2018/05/02

自転車

昨日から韓国の洛東江を眺めながら自転車で走っている。


GIANTのチーム「追風騎士団」に参加しているためで、台湾、日本、香港からの混成チームが、5日間かけて、釜山からソウルの550キロを走破するものだ。リーダーはGIANTの元CEOのトニー・ローさん。いつものように奥様のミミさんもご一緒に参加している。


私は仕事の関係で私は初日の釜山ー釜谷までは参加できず、釜谷から亀尾までの二日目から合流した。二日目は追風騎士団の韓国縦断ライドで最長の128キロだったのだが、基本、そこまでは体力を消耗することがなかった。ロングライドの場合、100キロを超えると、たいてい「疲れた」という状況になるのだが、一体どうしたことだろうか。
その最大の理由は、韓国の自転車道の整備のおかげである。
私はこの2日目のコースで基本的に韓国の大河である洛東江をひたすら北上している。基本、ほとんどすべてのコースを川沿いの自転車道を走っている。自転車道の利点はいくつかあって、基本は安全かつ快適で、信号や道路工事で止まることがなく、そして、川沿いに整備されているので、道が平坦なので、体に負担が少なく走れるところにある。
私はマゾっ気があるのか苦しいヒルクライムが大好きな人間なので、正直ちょっと寂しいところはあるのだが、25−30キロの快適速度で1時間でも2時間でも走り続けることができる快適さは、やっぱりサイクリストにとっては魅力だ。
この自転車道の整備は、最近、有罪判決が出てしまった李明博政権時代に提唱されたグリーン成長戦略よるものだ。韓国の4大河川である洛東江・漢江・錦江・栄山江に沿って自転車専用道路を整備し、連結させていくという壮大な事業で、その成果をいま私は楽しませてもらっているということになる。

 
この河川整備については、けっこう韓国内ではいろいろ不正や負債の問題もあって評判はいいとはいえないみたいだけれど、サイクリストとしてはよかったと言えるだろうし、国際的な韓国観光の新しいセールスポイントになりえる力を持っているように思える。
この壮大な自転車道路の正式名称は「韓国国土縦走自転車道路」というらしい。釜山の洛東江河口から川に沿って「洛東江自転車道」を北上、途中から「漢江.自転車道」に入って首都ソウルに入っていく。

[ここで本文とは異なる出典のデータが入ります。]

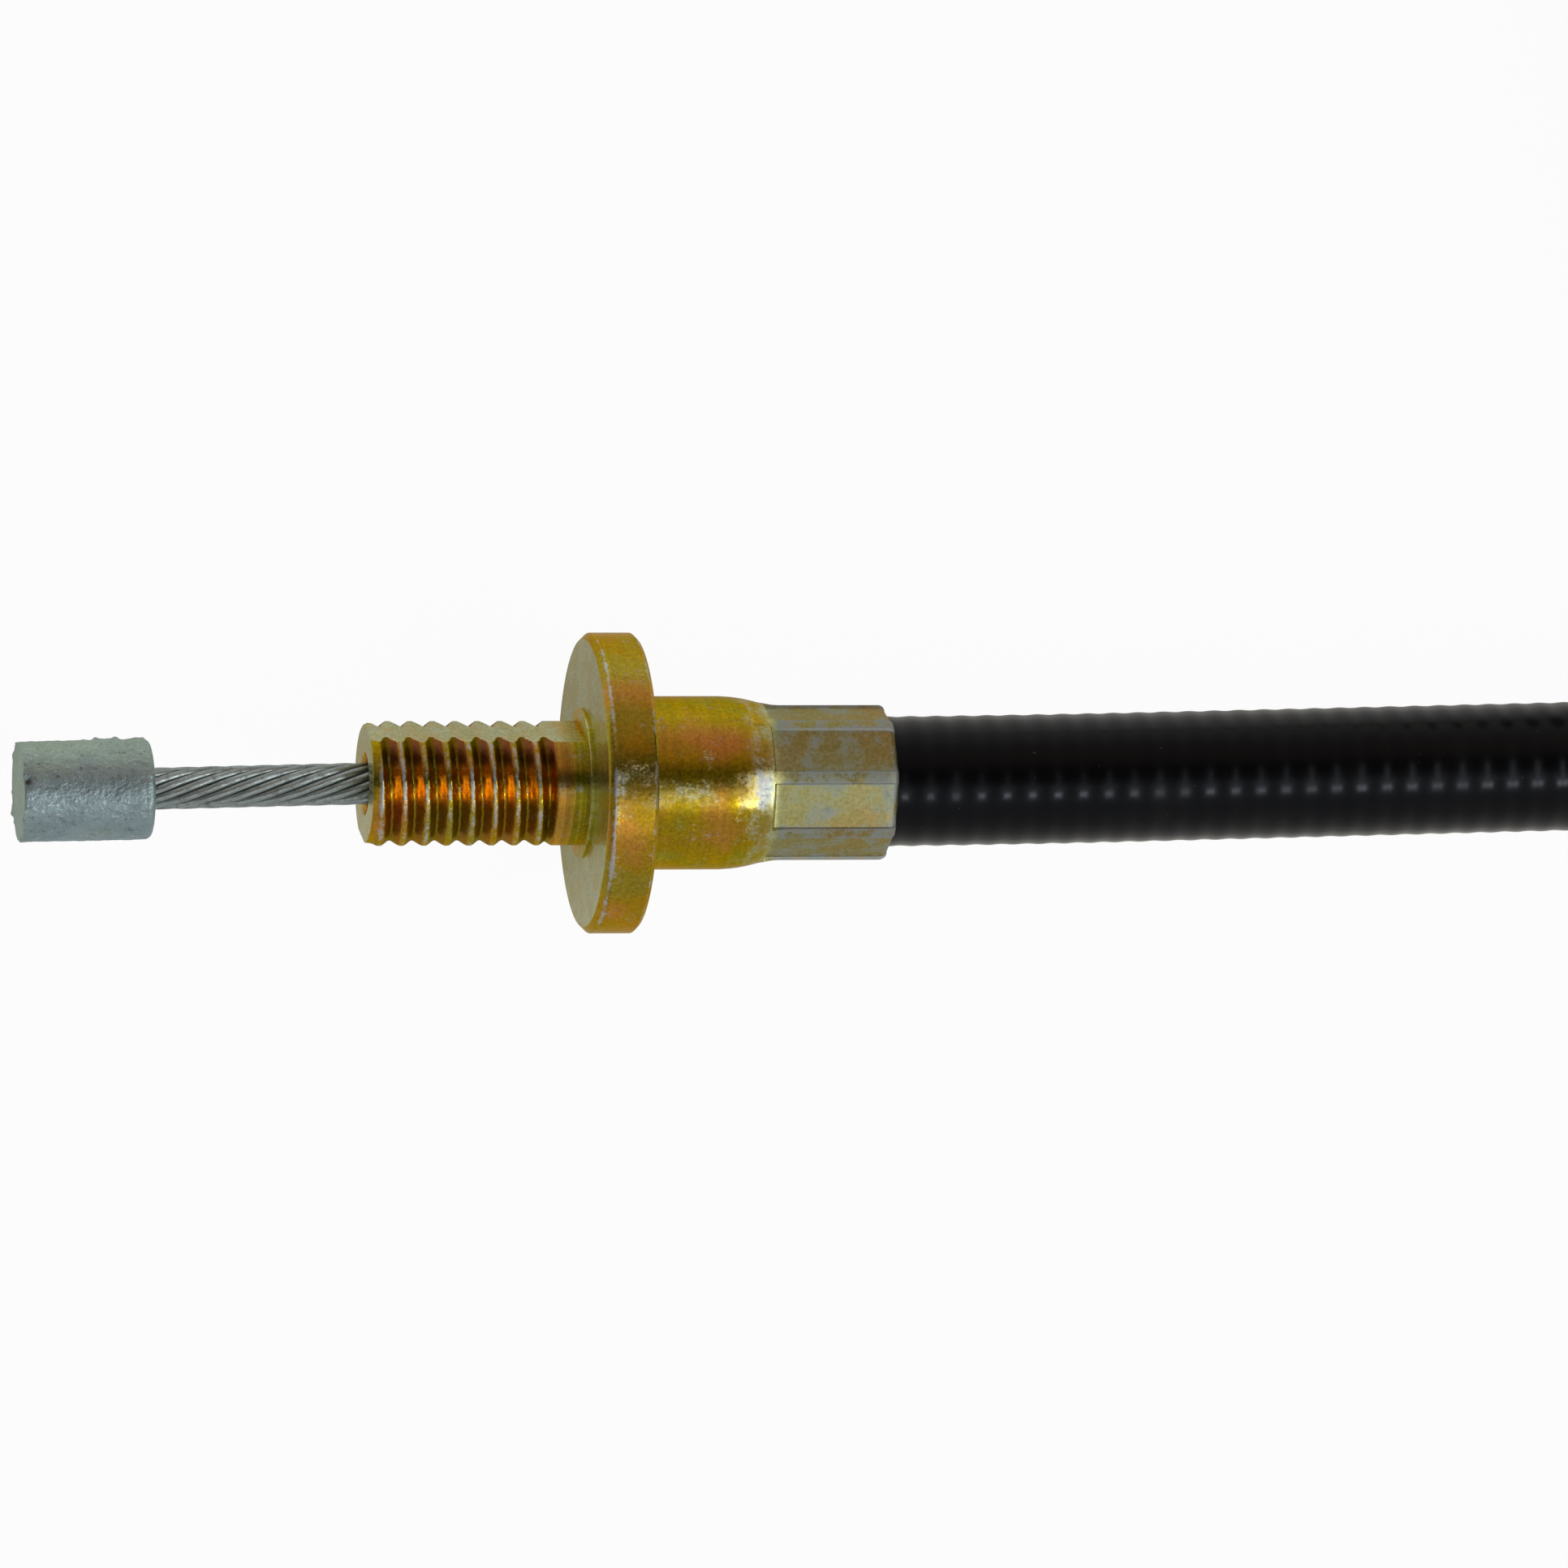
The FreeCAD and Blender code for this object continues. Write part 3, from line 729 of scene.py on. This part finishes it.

総延長702kmに及ぶとされ、事業主体は「K WATER」とあちこちに看板が出ている韓国水資源公団が主体となっている。20キロぐらいごとに巨大な休憩所があって、トイレや日陰での休息がとれる。休憩所だけではなく、あちこちに移動式のトイレがあって、清潔で匂いもなく、冷房までついていてびっくりさせられた。日本の公園のトイレと雲底の差である。

 
韓国は、もともとみんな自転車にスポーツで乗ることがない国と言われていたが、これだけ整備されると、自転車人口の増加にもけっこう貢献しているようだ。統計によれば、韓国全体で自転車道の総延長は2万キロを超えて、2009年に比べて倍になったという。そのうち、自転車専用道路は3000キロもあるという。
そのおかげかもしれないが、自転車道を走っていて、平日なのにもかかわらず、多くの韓国人サイクリストに出くわした。彼らは、我々が乗っているロードバイクではなく、なぜかマウンテンバイクが圧倒的に多い。ロードバイクでも十分楽しめる整備がなされているように思えるのだが、韓国人のマウンテンバイク好きの理由はわからない。
いずれせによ、自転車文化の育成と普及には、自転車道の整備がぜったいに不可欠であり、そのためには行政の積極参加が必要であることを改めて実感する。それは台湾における環島一号線の整備よって環島自転車文化が一気に広がったことでもわかる。日本でも、最近では、しまなみ海道や琵琶湖一周「ビワイチ」など、自転車道の整備が地域ごとに注目される動きも出ているが、もっともっとスピードアップしてもらいたい。